Even though demand for electricity has declined in recent years as rates have risen and the economy slowed, Maryland’s problems with electricity consumption remain. As the economy picks back up, the state will face difficult and expensive choices of how to meet its growing demand for power. Investing in efficiency can help Maryland avoid spending billions on new transmission lines or new generation capacity.

The state still has time to get back on track to meet the goals of EmPOWER Maryland. Energy efficiency programs can be implemented quickly, and the first benchmarks in the EmPOWER Maryland Act are set for 2011. To achieve the goals of EmPOWER Maryland, the following must occur:

  • The Public Service Commission (PSC) must hold the electric utilities accountable to ensure they do their part to make Maryland more energy efficient.
  • Utilities must revise their efficiency programs to achieve greater savings.
  • Utilities need to promptly implement their existing plans.
  • The Public Service Commission should acknowledge all the benefits of energy efficiency. Though the PSC says it does not use any single test of cost effectiveness, it appears to rely most heavily on the relatively narrow “total resource cost test” instead of a broader measure of cost-effectiveness that would allow the state to capture more of its energy efficiency potential.

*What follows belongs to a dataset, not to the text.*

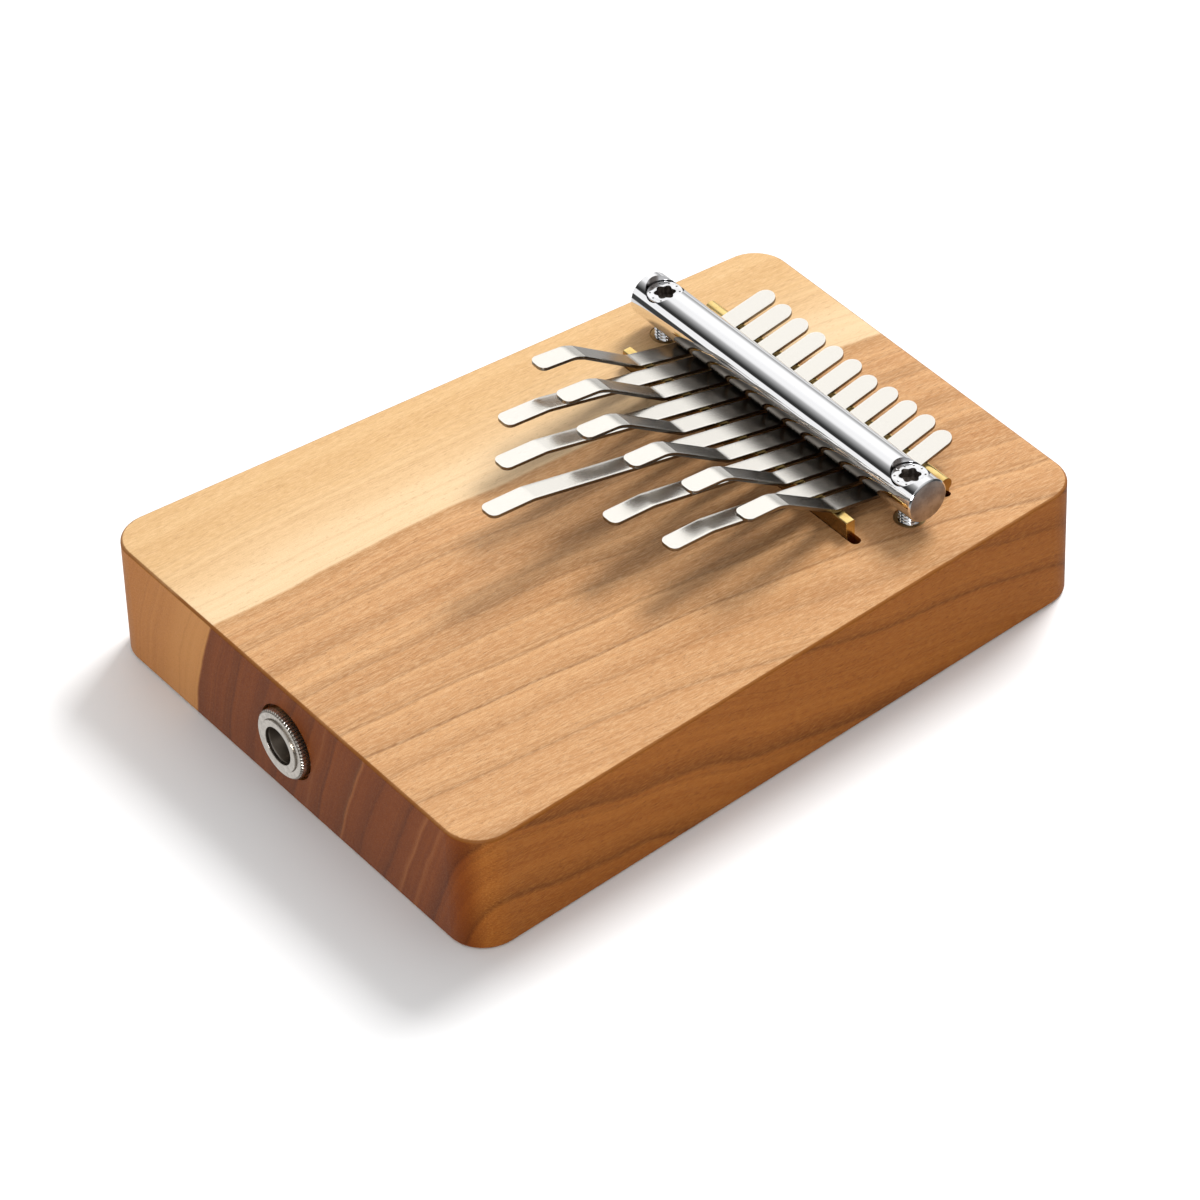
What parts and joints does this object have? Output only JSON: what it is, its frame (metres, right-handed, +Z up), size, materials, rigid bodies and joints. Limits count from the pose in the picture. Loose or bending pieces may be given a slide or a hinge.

  • Maryland needs to strengthen its commitment to other energy efficiency efforts.
  • The Governor and the General Assembly have diverted funds intended for energy efficiency improvements to paying the bills of low-income consumers. While this eases the immediate burden of high utility bills for those customers, their bills will be just as high next year because their homes will continue to be inefficient to heat. Energy efficiency funding needs to be restored to provide a long-term solution to high energy bills.
  • In addition, the state should improve enforcement of building codes, strengthen appliance efficiency standards, offer stronger incentives for efficiency, and increase investment in energy efficiency-related research and development.